We're also trying to be mindful of carving out time for fun and family. It's very easy to work dawn-dusk, with so many varied farm tasks vying for attention. but VT summer is short and sweet, and for the first time, both our children will be attending public school as full-time students. So we're making time for bike rides, kayaking, board games, and family dinners. Maybe we'll manage a couple more hikes before winter sets in. We'll be hitting the county fair this weekend, which is a bit more stimulation than I need, but I know the kids will have a blast.

Happy end-of-summer to you and yours!


Friday, August 18, 2017

Open Farm Day, Wednesday August 23, 3-6pm

Join us for an Open Farm day this Wednesday August 23 from 4-6pm. It's the perfect time of year to see our operation in full swing: veggie garden & greenhouse, orchard, berry patch, edible landscaping, sheep and "teen" lambs, hens, young chickens, and geese. We'll be on hand to answer questions about homesteading, small farm operation, and our products. Sample blueberries in our berry patch & fresh-picked veggies in the greenhouse, check our our cozy, naturally-tanned sheepskins, or place reservations for fall-harvested chicken, lamb, and mutton. If you'd like to walk our pastures to visit the animals, sturdy footwear and long pants are recommended.

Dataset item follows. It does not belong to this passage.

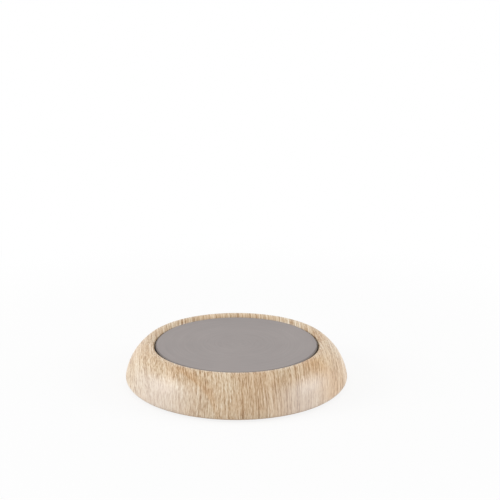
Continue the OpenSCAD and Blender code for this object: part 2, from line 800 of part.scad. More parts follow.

Looking forward to seeing you Wednesday!

UPDATE: due to an outbreak of spotted-wing fruitfly in our blueberry field, the berry patch will likely be closed. Fruitflies have turned most of the berries to tasteless mush. We are treating with organically-approved spray and hand-picking spoiled fruit, in an attempt to save later-ripening varieties. Thanks for your understanding.

Wednesday, August 9, 2017

Chickens and lamb and sheepskins, oh my!

After several years at "homestead" scale, we've expanded into a microfarm. We are now Socks Family Farm, LLC. In addition to the lovely chickens we have raised for years, we are selling lamb, and tanned shearling sheepskins. Check out the Products page for info on these items.

On the subject of "lamb":

I'd like to answer a question about lamb as a meat. I've been asked many times why I would eat baby sheep...they are so little and cute! So the answer is: I don't, because lambs aren't lamb. Confused?  "Lamb" as an animal means a baby sheep, but "lamb" as meat means a sheep in the range of 6-18 months old. At this age, the sheep is pretty much full grown, but without the stronger flavor of an older animal ("mutton").

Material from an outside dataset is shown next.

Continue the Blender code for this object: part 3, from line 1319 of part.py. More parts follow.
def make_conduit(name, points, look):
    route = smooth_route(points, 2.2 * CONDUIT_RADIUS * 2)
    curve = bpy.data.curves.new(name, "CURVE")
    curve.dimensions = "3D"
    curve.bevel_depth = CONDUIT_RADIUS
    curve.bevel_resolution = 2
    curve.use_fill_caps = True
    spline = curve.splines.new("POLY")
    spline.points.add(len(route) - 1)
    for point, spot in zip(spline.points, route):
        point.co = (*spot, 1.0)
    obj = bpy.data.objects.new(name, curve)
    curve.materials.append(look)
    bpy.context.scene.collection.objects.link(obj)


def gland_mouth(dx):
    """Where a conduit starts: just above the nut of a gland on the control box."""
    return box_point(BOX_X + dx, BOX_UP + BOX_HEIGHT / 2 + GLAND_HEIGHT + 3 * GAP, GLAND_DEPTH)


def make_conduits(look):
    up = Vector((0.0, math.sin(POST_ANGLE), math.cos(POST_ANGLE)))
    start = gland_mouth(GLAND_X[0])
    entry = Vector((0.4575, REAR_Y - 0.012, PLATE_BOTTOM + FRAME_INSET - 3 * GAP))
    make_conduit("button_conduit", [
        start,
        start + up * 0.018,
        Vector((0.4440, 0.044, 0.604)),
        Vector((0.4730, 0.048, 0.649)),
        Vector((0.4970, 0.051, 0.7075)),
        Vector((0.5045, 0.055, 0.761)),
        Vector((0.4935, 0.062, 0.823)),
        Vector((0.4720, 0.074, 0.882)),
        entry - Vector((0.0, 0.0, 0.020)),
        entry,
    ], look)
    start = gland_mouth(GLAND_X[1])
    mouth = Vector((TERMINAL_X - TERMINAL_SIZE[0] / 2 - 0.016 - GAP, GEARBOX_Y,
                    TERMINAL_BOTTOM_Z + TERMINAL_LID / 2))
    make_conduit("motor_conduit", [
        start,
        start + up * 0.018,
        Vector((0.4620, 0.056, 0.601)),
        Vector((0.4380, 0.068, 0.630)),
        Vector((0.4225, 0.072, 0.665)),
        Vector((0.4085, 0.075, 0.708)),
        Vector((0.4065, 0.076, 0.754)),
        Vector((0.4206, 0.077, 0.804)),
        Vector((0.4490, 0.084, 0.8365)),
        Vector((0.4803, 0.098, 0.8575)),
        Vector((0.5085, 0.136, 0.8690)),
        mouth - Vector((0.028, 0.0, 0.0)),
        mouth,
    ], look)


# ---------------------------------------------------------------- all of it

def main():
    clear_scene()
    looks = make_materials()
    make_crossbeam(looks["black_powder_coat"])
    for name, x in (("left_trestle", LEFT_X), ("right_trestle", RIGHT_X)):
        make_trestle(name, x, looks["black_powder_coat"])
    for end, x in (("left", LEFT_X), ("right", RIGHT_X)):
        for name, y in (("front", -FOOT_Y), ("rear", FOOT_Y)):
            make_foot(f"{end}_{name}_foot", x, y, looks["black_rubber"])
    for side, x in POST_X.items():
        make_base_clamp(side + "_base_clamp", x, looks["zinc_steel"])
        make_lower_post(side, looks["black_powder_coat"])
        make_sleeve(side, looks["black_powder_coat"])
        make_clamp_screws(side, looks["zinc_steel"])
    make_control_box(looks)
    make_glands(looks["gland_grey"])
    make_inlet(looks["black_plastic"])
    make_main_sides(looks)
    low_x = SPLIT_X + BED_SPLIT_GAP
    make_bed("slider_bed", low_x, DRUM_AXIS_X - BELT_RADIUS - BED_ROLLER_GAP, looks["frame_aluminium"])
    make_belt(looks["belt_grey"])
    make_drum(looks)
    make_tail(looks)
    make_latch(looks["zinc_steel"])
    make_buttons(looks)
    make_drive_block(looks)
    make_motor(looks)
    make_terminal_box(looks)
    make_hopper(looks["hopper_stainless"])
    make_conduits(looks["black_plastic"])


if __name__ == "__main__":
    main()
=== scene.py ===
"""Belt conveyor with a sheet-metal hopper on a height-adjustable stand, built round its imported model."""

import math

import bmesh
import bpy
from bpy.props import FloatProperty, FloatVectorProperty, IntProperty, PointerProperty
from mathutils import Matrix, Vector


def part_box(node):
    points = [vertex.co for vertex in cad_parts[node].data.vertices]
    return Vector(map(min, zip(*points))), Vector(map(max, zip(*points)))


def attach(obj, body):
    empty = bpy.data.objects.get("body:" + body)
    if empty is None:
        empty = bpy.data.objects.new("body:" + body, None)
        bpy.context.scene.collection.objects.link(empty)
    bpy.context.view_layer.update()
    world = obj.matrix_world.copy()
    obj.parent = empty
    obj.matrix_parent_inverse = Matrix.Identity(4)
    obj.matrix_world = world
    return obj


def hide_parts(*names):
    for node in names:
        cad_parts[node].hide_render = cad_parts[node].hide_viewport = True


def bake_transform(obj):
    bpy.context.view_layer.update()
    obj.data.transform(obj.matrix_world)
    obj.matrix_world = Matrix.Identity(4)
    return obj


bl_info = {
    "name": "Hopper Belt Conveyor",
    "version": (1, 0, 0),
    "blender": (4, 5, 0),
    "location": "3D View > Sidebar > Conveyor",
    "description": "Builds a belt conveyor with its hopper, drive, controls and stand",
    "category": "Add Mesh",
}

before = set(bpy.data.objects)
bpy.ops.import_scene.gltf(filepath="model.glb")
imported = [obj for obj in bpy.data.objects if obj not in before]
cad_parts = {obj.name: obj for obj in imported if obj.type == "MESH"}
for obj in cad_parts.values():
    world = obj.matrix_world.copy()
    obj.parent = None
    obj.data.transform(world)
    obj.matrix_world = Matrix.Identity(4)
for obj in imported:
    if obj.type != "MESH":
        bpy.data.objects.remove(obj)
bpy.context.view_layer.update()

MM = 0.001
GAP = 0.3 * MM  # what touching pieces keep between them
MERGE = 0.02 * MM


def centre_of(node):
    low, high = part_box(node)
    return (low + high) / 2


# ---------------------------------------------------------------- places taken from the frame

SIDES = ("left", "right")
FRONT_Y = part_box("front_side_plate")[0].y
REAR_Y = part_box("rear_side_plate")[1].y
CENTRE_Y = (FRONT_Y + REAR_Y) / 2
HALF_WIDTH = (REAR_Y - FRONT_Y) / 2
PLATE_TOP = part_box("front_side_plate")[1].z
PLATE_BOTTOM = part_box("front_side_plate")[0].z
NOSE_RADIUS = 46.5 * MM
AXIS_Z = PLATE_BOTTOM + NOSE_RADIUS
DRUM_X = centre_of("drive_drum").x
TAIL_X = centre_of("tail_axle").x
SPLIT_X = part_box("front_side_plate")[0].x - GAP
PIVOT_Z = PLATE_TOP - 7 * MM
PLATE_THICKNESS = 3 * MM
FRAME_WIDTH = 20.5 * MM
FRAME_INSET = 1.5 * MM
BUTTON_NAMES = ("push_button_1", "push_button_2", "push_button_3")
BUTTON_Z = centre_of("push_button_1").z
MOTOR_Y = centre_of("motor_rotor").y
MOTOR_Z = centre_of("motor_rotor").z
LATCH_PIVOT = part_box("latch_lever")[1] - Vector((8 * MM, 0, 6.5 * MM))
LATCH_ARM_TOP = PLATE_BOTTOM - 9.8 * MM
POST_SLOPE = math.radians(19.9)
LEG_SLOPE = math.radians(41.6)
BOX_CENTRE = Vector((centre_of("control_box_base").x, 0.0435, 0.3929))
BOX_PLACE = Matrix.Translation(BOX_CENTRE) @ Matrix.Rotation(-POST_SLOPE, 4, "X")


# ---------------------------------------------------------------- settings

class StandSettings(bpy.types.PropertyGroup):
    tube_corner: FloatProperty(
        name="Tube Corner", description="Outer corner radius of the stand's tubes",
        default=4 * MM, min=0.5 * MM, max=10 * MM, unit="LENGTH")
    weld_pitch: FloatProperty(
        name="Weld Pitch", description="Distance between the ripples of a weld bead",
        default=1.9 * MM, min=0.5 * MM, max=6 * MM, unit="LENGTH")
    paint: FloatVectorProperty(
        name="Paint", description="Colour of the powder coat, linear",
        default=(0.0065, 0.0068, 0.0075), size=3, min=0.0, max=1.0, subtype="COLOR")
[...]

Most meat animals are harvested full grown but young. The amount of food is maximized, while still being tender and flavorful. But we don't call the meat from an 18 month old steer "calf", we don't call the meat from an 8 month old, 300 lb pig "piglet". Why we call meat from a 100 lb year-old sheep "lamb" is a mystery to me. if you know, send me an email!

Thursday, April 6, 2017

Lamb Day, Sunday April 9th, 11-3

The Socks Family Farm invites you to visit this year's cute fuzzy lambs on Sun April 9 from 11-3. Learn about how our farming methods sequester carbon, improve pasture, reduce veterinary issues, and make good clean meat and lovely warm tanned sheepskins for your chairs or floor. 

Or, you can just pet the sheep!

We'll have pricing info and pre-order signups for fall 2017 harvests of chicken, lamb & mutton, and tanned sheepskins. For spinners and crafters who work "in the grease", we will also have raw wool from Saturday's shearing available.

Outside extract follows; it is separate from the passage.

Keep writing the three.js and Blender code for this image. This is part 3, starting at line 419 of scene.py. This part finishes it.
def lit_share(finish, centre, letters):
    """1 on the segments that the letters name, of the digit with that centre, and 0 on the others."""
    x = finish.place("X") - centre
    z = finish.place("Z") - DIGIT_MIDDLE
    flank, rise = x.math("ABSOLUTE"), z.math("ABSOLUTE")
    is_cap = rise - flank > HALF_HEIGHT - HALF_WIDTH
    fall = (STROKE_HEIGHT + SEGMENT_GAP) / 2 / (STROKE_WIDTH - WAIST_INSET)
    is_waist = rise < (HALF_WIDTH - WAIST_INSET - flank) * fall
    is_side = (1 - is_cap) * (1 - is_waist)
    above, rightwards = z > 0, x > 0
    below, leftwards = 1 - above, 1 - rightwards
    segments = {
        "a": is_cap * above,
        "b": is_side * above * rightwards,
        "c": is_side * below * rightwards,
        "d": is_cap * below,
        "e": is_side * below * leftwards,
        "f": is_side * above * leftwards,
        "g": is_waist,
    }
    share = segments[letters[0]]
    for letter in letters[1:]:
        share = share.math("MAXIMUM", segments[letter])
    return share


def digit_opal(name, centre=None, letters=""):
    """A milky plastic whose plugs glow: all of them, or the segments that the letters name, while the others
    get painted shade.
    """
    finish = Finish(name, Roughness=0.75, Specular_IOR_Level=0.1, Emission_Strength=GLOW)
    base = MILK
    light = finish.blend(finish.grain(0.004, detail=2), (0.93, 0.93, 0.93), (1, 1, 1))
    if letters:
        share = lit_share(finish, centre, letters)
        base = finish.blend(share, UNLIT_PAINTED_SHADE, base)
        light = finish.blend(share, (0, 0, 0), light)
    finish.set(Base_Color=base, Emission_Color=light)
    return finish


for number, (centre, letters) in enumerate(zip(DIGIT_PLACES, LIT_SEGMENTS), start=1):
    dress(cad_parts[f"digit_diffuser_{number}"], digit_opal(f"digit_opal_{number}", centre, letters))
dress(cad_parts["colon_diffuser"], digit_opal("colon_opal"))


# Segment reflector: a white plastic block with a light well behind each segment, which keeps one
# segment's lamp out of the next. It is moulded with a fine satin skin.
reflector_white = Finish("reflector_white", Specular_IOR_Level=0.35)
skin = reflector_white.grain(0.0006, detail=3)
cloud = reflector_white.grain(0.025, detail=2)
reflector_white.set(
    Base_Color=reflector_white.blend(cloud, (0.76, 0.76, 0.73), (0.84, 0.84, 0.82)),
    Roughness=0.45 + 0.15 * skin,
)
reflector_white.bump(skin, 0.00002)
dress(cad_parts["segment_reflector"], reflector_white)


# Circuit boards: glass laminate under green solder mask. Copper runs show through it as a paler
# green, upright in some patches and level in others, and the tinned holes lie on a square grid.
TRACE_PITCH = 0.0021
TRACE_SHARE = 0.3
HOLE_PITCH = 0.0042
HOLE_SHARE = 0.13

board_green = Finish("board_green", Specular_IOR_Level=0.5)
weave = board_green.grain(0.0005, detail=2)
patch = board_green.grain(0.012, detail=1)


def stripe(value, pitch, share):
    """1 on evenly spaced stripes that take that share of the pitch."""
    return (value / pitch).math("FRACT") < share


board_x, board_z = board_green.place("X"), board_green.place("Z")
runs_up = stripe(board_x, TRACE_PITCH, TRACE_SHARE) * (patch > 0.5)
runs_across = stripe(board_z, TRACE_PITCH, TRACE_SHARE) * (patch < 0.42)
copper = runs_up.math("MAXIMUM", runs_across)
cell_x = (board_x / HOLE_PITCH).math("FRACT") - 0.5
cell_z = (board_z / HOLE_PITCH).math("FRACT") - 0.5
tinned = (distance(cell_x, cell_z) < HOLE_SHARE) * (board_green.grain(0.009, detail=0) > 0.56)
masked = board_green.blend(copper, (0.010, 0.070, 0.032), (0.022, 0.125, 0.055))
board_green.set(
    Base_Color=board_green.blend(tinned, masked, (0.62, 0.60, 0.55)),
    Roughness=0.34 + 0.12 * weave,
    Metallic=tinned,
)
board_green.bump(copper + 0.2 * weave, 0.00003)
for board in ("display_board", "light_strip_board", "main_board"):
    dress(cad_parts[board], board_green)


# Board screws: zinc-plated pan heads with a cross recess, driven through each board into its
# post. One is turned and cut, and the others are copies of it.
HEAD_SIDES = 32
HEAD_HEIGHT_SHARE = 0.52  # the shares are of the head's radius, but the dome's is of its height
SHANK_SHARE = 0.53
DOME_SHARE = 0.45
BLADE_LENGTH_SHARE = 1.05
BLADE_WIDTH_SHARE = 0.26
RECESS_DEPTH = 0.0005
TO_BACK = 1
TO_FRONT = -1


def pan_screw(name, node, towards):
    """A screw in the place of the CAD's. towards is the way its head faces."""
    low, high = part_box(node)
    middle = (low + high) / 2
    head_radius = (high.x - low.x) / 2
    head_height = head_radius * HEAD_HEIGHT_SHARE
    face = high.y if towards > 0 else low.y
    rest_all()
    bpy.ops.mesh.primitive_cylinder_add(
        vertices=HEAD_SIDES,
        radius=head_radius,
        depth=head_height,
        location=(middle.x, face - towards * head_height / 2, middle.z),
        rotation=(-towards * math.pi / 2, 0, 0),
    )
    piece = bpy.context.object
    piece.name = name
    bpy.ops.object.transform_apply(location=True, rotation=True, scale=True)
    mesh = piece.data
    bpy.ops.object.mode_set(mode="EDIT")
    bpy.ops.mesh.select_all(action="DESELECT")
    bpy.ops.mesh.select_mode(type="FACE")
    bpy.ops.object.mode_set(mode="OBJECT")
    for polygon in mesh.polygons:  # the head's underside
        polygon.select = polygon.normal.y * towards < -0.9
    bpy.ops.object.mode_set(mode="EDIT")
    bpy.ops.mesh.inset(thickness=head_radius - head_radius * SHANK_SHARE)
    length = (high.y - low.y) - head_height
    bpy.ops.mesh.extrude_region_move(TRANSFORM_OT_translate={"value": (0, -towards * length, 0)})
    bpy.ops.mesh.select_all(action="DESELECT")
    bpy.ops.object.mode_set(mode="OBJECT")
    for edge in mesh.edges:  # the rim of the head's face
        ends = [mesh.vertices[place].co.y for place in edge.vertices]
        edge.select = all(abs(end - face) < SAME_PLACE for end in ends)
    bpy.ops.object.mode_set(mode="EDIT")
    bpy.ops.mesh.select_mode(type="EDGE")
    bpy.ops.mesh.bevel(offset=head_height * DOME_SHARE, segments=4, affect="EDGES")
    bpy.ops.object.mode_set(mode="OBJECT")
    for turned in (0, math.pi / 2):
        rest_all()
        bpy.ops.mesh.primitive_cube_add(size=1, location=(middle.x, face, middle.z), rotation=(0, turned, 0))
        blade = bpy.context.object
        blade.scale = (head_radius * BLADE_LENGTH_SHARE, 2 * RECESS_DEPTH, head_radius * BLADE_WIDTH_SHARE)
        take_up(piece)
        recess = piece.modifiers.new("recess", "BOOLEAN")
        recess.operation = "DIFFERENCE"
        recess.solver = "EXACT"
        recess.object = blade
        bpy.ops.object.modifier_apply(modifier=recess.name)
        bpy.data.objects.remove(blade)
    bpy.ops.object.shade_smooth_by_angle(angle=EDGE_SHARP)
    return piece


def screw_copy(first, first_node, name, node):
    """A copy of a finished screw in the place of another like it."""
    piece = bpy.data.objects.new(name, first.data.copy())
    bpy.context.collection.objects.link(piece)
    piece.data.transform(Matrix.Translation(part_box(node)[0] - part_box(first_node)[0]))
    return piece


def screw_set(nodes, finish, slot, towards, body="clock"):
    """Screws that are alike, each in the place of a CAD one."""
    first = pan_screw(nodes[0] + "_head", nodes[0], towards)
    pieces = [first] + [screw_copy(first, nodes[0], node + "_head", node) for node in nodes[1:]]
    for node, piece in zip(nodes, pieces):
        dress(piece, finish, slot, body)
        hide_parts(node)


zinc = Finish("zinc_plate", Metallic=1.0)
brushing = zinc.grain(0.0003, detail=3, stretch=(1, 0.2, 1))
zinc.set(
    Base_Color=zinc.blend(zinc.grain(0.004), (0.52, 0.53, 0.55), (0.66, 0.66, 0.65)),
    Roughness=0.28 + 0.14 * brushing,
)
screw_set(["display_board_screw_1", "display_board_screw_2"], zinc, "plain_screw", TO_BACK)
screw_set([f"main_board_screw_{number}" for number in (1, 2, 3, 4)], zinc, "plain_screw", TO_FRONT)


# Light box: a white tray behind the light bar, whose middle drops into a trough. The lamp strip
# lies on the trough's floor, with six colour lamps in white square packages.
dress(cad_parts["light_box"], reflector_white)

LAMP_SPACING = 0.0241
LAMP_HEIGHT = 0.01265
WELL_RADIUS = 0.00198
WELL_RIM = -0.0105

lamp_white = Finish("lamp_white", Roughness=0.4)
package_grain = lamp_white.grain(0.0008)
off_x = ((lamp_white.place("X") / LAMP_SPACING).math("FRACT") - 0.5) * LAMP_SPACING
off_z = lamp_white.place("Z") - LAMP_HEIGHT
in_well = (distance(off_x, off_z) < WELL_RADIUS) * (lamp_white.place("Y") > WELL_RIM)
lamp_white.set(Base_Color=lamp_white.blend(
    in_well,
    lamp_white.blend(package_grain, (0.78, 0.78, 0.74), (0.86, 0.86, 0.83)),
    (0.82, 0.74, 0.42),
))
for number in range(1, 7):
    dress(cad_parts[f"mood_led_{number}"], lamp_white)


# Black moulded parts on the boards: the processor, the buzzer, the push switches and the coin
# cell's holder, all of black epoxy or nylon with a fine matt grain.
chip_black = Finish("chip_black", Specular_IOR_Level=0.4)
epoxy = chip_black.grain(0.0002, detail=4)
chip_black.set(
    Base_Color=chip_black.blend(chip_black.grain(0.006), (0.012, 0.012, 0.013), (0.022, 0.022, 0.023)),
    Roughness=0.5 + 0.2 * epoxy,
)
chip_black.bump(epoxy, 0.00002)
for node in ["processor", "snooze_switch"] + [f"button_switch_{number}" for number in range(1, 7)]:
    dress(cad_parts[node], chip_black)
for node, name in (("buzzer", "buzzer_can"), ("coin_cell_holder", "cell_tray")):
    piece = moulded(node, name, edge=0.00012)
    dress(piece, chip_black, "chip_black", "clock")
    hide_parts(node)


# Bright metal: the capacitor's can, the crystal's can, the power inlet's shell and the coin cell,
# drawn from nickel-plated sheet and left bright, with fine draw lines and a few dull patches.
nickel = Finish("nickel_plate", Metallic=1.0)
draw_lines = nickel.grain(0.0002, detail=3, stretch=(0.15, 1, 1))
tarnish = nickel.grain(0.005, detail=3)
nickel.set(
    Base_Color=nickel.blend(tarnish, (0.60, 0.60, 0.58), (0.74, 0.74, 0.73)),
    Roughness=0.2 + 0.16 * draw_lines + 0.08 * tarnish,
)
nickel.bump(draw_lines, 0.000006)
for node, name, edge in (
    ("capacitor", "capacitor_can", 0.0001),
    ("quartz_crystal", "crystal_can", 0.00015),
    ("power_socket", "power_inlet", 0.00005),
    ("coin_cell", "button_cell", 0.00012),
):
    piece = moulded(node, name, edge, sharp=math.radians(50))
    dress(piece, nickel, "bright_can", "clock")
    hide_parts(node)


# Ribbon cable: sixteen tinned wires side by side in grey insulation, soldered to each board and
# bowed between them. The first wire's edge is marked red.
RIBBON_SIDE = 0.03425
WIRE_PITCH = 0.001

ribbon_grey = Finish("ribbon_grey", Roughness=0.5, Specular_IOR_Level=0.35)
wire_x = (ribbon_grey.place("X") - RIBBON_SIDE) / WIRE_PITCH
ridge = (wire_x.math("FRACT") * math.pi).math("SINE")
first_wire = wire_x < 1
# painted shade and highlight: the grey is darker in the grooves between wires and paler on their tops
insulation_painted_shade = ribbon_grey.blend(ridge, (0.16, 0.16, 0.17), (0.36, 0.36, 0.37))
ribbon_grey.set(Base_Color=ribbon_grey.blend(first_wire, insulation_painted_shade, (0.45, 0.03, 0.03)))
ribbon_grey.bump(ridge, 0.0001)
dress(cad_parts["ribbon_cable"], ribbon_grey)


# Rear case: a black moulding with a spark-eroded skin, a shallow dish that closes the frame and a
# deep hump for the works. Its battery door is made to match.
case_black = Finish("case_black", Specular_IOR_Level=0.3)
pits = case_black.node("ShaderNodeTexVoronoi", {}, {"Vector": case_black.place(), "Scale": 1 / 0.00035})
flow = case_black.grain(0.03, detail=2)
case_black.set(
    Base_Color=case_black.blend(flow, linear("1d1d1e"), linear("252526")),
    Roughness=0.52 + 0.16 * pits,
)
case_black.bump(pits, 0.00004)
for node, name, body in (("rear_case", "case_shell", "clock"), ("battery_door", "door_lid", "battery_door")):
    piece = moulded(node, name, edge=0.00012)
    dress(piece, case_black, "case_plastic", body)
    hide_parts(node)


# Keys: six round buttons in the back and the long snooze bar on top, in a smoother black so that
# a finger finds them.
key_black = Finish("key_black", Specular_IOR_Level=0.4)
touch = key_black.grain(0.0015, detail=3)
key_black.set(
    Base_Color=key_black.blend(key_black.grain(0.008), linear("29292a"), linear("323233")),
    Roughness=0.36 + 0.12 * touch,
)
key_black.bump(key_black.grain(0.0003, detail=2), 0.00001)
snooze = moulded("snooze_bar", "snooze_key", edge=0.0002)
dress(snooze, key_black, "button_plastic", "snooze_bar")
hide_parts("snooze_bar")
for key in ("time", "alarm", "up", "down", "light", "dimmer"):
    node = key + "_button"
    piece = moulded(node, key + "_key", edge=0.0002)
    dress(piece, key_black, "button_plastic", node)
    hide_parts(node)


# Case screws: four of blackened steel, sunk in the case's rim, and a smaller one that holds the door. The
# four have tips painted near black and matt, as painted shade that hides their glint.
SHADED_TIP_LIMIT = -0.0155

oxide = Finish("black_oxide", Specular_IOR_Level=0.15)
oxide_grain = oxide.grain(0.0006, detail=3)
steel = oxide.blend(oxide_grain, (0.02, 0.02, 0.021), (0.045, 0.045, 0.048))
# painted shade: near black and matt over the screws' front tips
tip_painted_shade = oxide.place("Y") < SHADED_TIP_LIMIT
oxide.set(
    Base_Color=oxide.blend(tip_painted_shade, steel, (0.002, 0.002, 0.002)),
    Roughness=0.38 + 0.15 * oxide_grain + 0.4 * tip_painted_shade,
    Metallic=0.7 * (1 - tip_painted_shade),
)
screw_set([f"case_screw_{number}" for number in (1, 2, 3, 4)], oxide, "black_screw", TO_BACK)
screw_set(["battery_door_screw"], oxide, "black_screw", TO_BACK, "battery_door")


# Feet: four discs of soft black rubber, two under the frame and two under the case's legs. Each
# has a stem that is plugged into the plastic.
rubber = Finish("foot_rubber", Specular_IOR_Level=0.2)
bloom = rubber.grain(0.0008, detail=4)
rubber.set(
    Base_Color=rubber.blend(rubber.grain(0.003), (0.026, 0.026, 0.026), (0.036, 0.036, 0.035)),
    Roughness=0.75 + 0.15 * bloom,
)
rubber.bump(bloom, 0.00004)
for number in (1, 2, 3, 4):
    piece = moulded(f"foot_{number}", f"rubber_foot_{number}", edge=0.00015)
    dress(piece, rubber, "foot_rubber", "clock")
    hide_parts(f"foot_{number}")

Hope to see you Sunday. If you would like to visit but can't make it to Lamb Day, email us and we'll find a time that works.

-Susie

Saturday, February 25, 2017

We have been eating delicious 100% grass fed lamb from our farm for years. We are considering selling to the public this season, if the interest is there. We may also offer wool-on tanned sheepskins (great for padding the back of your favorite chair, or sleeping on when you give your bed to a guest), raw wool, and other sheep-ish products.



Help us with our farm planning by taking this short survey:

Our little farmhouse is still not finished, but after 9 short years of renovations (!) it's looking much better. All the framing has been fixed, all the insulation and drywall is new, Michael has almost completely rewired everything, and I have nearly finished the plumbing. We still could use a garage and workshop, but that is a few years of saving away.

The outdoor part of our homestead is really coming along well. Initially, we put the most time into the plantings, knowing that you can build a shed or put up trim anytime, but productive perennials take years. Our little apple trees are taller than me, and bearing their first small crops. The blueberries bushes finally look like blueberry bushes, after looking like twiggy little nothings for years. We have pears, cherries, elderberries, aronia, currents, gooseberries, and rhubarb established and growing well. Some of our wildlife plantings are beginning to thrive: maple, oak, hemlock, bayberry, holly, dogwood, willow. We built a fence around the orchard of stout cedar poles and heavy woven wire, and replaced all the fir fence posts with cedar around the berry plantation and vegetable garden. When that cedar rots and need replacing, I'll be in my 70s. Maybe I'll hire someone to fix them. Then again, maybe I won't.